MK Ofer Shelah (Yesh Atid) said on Tuesday that he hesitantly supports the long-term ceasefire in Gaza.
"Israel's real test starts now,” said Shelah, who called for Israel to turn the ceasefire into a long-term arrangement.
“The fighting of the soldiers and the resolve of the people of the south allowed us to strike Hamas, but the real goal - a long-term quiet on the Gaza front and preventing Hamas from building up its weapons - will be achieved only if we succeed in the diplomatic opportunity to make a long-term arrangement," he said.
"Cooperation with the relevant factors in the area, under international auspices, can lead to both this arrangement and the resumption of negotiations with the Palestinian Authority. This is a test, and the prime minister must not shy away from it,” said Shelah.
The comments came amid reports that roughly half the cabinet was opposed to Prime Minister Binyamin Netanyahu's decision to agree to an open-ended ceasefire with Hamas - but the decision was passed unilaterally by the PM anyway.
Government sources told Walla! news on Tuesday evening that a legal technicality meant the Prime Minister did not need to gain the approval of his cabinet to accept the ceasefire on Israel's behalf - but that had he done so, it is uncertain it would have passed due to the extent of opposition to it.
Under the agreement, there will be an immediate easing of restrictions on the two main crossings between Israel and Gaza to allow in aid and reconstruction supplies.

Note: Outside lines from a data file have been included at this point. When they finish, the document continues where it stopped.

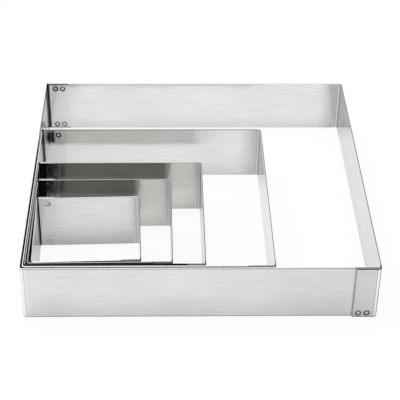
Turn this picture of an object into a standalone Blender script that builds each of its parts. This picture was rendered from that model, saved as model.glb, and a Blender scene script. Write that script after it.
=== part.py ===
# Nest of five square pastry rings in polished stainless sheet, open at the top and the bottom.
#
# Each ring is two equal strips, each bent to an L with a short flap. The flap of one strip laps the
# outside of the other at the back left and front right corners, and spot welds hold each lap. The
# smaller rings stand loose inside the larger ones, pushed into the front left corner.
#
# Metres, +Z up. The origin is the centre of the largest ring, on the surface that the rings stand on.

import math

import bmesh
import bpy
from mathutils import Matrix

MM = 0.001

# Inside width of the smallest ring, and how much wider each next ring is than the one inside it.
SIDE_SMALLEST = 60.0 * MM
STEP_SMALL = 20.0 * MM
STEP_MIDDLE = 20.0 * MM
STEP_LARGE = 40.0 * MM
STEP_LARGEST = 60.0 * MM
SIDE_SMALL = SIDE_SMALLEST + STEP_SMALL
SIDE_MIDDLE = SIDE_SMALL + STEP_MIDDLE
SIDE_LARGE = SIDE_MIDDLE + STEP_LARGE
SIDE_LARGEST = SIDE_LARGE + STEP_LARGEST

# The sheet, and the inside radius of its bends.
RING_HEIGHT = 35.0 * MM
SHEET = 0.7 * MM
BEND_RADIUS = 1.7 * MM
EDGE_ROUND = 0.1 * MM

# The laps. A flap's reach is measured from the ring's inside corner to the flap's free edge.
FLAP_WIDE = 13.8 * MM
FLAP_NARROW = 9.8 * MM
LAP_GAP = 0.25 * MM

# How far one ring's outside stays from the inside of the ring around it. The large ring stands a
# little further from the largest ring's left wall.
NEST_CLEARANCE = 0.25 * MM
LARGE_RING_LEFT_GAP = 0.5 * MM

# Spot welds: the round dent that the electrodes leave on both outer faces, and the nugget between
# the sheets, which sits in a pocket of each. A wide lap has two welds side by side in a row.
WIDE_LAP_WELD_COUNT = 2
NARROW_LAP_WELD_COUNT = 1
WELD_FROM_TOP = 3.9 * MM
WELD_FROM_BOTTOM = 2.9 * MM
WELD_PITCH = 4.8 * MM
DENT_RADIUS = 1.75 * MM
DENT_DEPTH = 0.12 * MM
DENT_FLAT_SHARE = 0.7
NUGGET_RADIUS = 1.5 * MM
NUGGET_CLEARANCE = 0.2 * MM
POCKET_SHARE = 0.45

# Turn of the three smallest rings as they lie in the nest, counter-clockwise from above. The large
# ring lies square to the largest.
TURN_ANGLE_MIDDLE = math.radians(0.1)
TURN_ANGLE_SMALL = math.radians(0.5)
TURN_ANGLE_SMALLEST = math.radians(1.8)

# Colours and roughness of the sheet and of the weld metal.
STEEL_COLOUR = (0.80, 0.80, 0.79)
STEEL_ROUGHNESS = 0.16
WELD_COLOUR = (0.52, 0.51, 0.50)
WELD_ROUGHNESS = 0.38

BEND_FACETS = 8
DENT_FACETS = 16
POCKET_FACETS = 12
SHARP_ANGLE = math.radians(40.0)
EDGE_ANGLE = math.radians(60.0)
QUARTER_TURN = math.radians(90.0)
HALF_TURN = math.radians(180.0)

# Name, inside width, flap reach, welds side by side in a row, and in the nest the gap on its left
# and its turn.
RINGS = (
    ("largest_ring", SIDE_LARGEST, FLAP_WIDE, WIDE_LAP_WELD_COUNT, 0.0, 0.0),
    ("large_ring", SIDE_LARGE, FLAP_WIDE, WIDE_LAP_WELD_COUNT, LARGE_RING_LEFT_GAP, 0.0),
    ("middle_ring", SIDE_MIDDLE, FLAP_NARROW, NARROW_LAP_WELD_COUNT, NEST_CLEARANCE, TURN_ANGLE_MIDDLE),
    ("small_ring", SIDE_SMALL, FLAP_NARROW, NARROW_LAP_WELD_COUNT, NEST_CLEARANCE, TURN_ANGLE_SMALL),
    ("smallest_ring", SIDE_SMALLEST, FLAP_NARROW, NARROW_LAP_WELD_COUNT, NEST_CLEARANCE, TURN_ANGLE_SMALLEST),
)


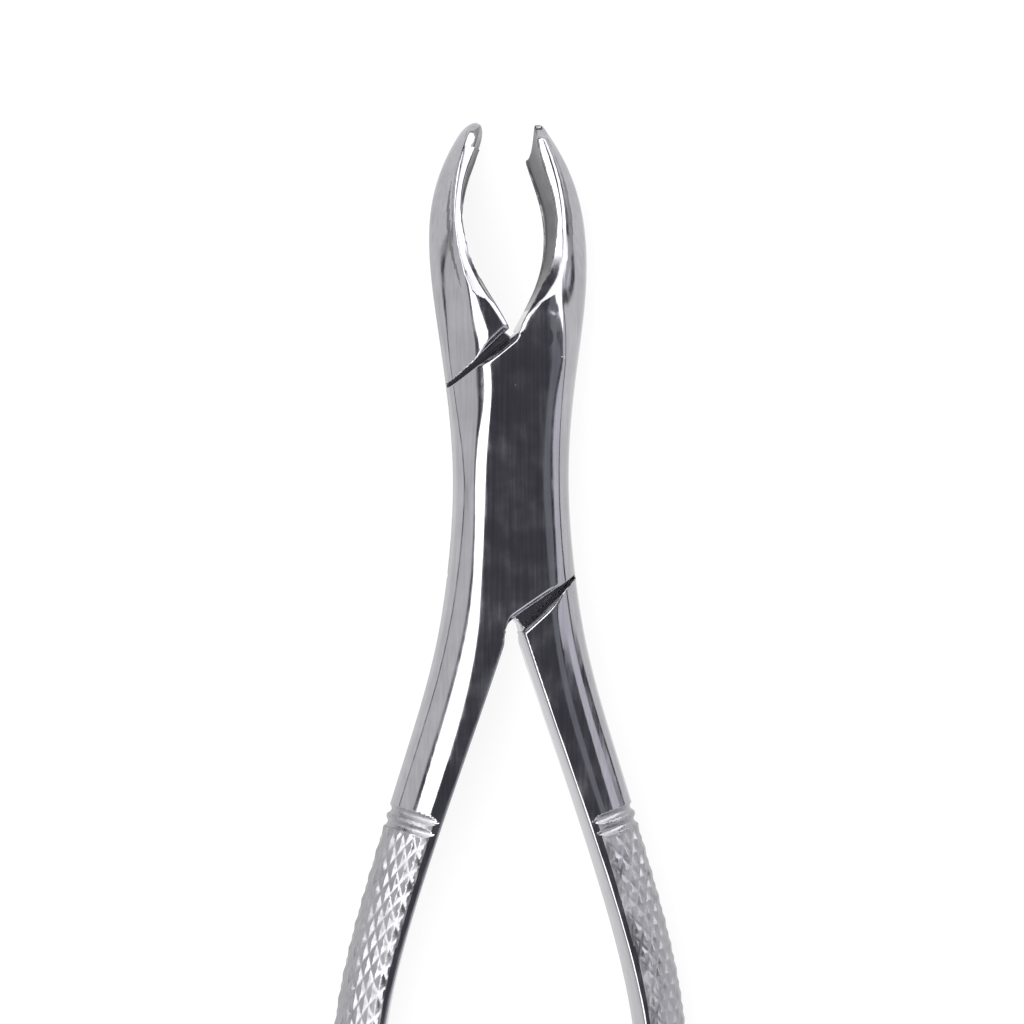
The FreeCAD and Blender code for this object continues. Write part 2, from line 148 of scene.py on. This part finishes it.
# Section tables: y and value, joined by a natural cubic spline
FINE_STEP = 0.05
TABLES = {
    "outer": [(-128, 15.5), (-114, 19.2), (-100, 22.1), (-84, 23.8), (-68, 22.95), (-52, 19.15),
              (-36, 14.25), (-22, 10.25), (-10, 8.35), (0, 7.75), (10, 8.3), (20.9, 9.7), (30.9, 10.45),
              (38.9, 9.35), (43.4, 7.5), (46.2, 5.85), (48.9, 4.0)],
    "gap": [(-128, 8.7), (-114, 12.1), (-100, 15.0), (-84, 16.95), (-68, 15.6), (-52, 11.4),
            (-36, 6.15), (-22, 1.45), (-17.5, 0.0), (-14, -1.1)],
    "mouth": [(15.5, -1.2), (18.9, 0.2), (20.9, 1.25), (23.2, 2.5), (25.3, 3.6), (27.4, 4.5),
              (29.5, 5.15), (32.6, 5.6), (35.9, 5.5), (38.9, 4.85), (41.9, 4.0), (44.9, 3.4),
              (48.9, 3.3)],
    "round_beak": [(28.9, 0.0), (34.9, -0.25), (39.9, -0.5), (43.4, -0.05), (46.2, 0.75), (48.9, 1.2)],
    "column": [(21.9, 0.0), (24.9, 0.8), (28.4, 0.8), (32.9, 0.45), (38.9, 0.25), (48.9, 0.1)],
    "middle": [(-128, 4.7), (-116, 4.95), (-100, 5.35), (-84, 6.1), (-66, 7.2), (-48, 8.4),
               (-30, 9.45), (-14, 9.98), (0, 10.0), (14.5, 10.0), (20.9, 9.9), (26.9, 8.95), (33.9, 7.05),
               (40.9, 5.25), (48.9, 3.3)],
    "thick": [(-128, 9.0), (-114, 9.85), (-96, 10.3), (-78, 10.3), (-56, 9.9), (-34, 9.6),
              (-20, 9.8), (-9, 10.24), (0, 10.26), (9, 10.26), (19.9, 10.24), (26.9, 9.5), (34.9, 8.2),
              (42.9, 7.1), (48.9, 6.4)],
    "lean": [(15.5, 0.0), (24.9, -0.04), (28.9, 0.02), (32.9, 0.09), (36.9, 0.16), (41.9, 0.22),
             (48.9, 0.24)],
    "inner_bevel": [(-128, 1.2), (-90, 1.2), (-50, 0.8), (-28, 0.5), (-14, 0.4)],
    "mouth_bevel": [(15.5, 0.45), (22.9, 0.7), (27.9, 1.05), (32.9, 1.15), (42.9, 1.1), (48.9, 0.9)],
    # three corners of the rounded outer side: insets from the outer edge, heights in half thicknesses
    "inset_a": [(-128, 0.7), (-50, 0.8), (-20, 0.7), (0, 0.5), (12, 0.5), (20.9, 0.8), (27.9, 1.6),
                (40.9, 1.2), (48.9, 0.7)],
    "inset_b": [(-128, 2.6), (-50, 3.1), (-36, 3.2), (-20, 2.8), (0, 2.1), (14.5, 2.3), (20.9, 3.0),
                (25.9, 4.0), (31.9, 3.5), (38.4, 2.95), (43.4, 2.1), (48.9, 1.1)],
    "inset_c": [(-128, 4.4), (-50, 5.0), (-28, 5.3), (-20, 4.7), (0, 4.0), (14.5, 4.1), (20.9, 4.5),
                (25.9, 4.75), (31.9, 3.95), (38.4, 3.4), (43.4, 2.5), (48.9, 1.5)],
    "rise_a": [(-128, 0.52), (-80, 0.52), (-40, 0.52), (-10, 0.52), (3, 0.5), (12, 0.41), (20.9, 0.42),
               (27.9, 0.58), (35.9, 0.6), (48.9, 0.6)],
    "rise_b": [(-128, 0.84), (-90, 0.84), (-60, 0.84), (-30, 0.84), (-10, 0.84), (4, 0.84), (14.5, 0.845),
               (20.9, 0.9), (25.9, 0.95), (30.9, 0.96), (38.9, 0.96), (48.9, 0.96)],
    "right_shift": [(-128, -0.3), (-90, -0.3), (-50, -0.3), (-28, -0.3), (-12, -0.2), (0, 0.0),
                    (12, 0.0), (24, 0.1), (31, 0.5), (40, 0.5), (48.9, 0.5)],
    "left_shift": [(-12, 0.0), (-5, 0.0), (0, 0.05), (6, 0.6), (13, 1.7), (18.9, 1.6), (22.9, 0.6),
                   (26.9, 0.05), (30.9, 0.0)],
}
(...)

Significantly, construction materials needed to repair the water network, electricity grid and mobile phone networks will be allowed in along with humanitarian aid, food and medical supplies. It should be noted that Israel continued supplying humanitarian goods throughout most of Operation Protective Edge.
As for the Gaza fishing zone, restrictions will be lifted immediately to extend the zone to six nautical miles from the shore, to be extended later to 12 miles. Over the past eight years, Israel has set a six-nautical-mile limit for Gaza's fishermen when tensions were lower, restricting it to three miles when hostilities have escalated.
Shelah has long been a supporter of a peace agreement with the Palestinian Authority (PA). On Monday, he described PA Chairman Mahmoud Abbas as a “rival”, in response to Abbas’s threat to turn to the international community to set a deadline for Israel to withdraw back to the pre-1967 borders.
At the same time he reiterated his support for a withdrawal to the pre-1967 borders with land swaps, though he stressed that this cannot be imposed on Israel.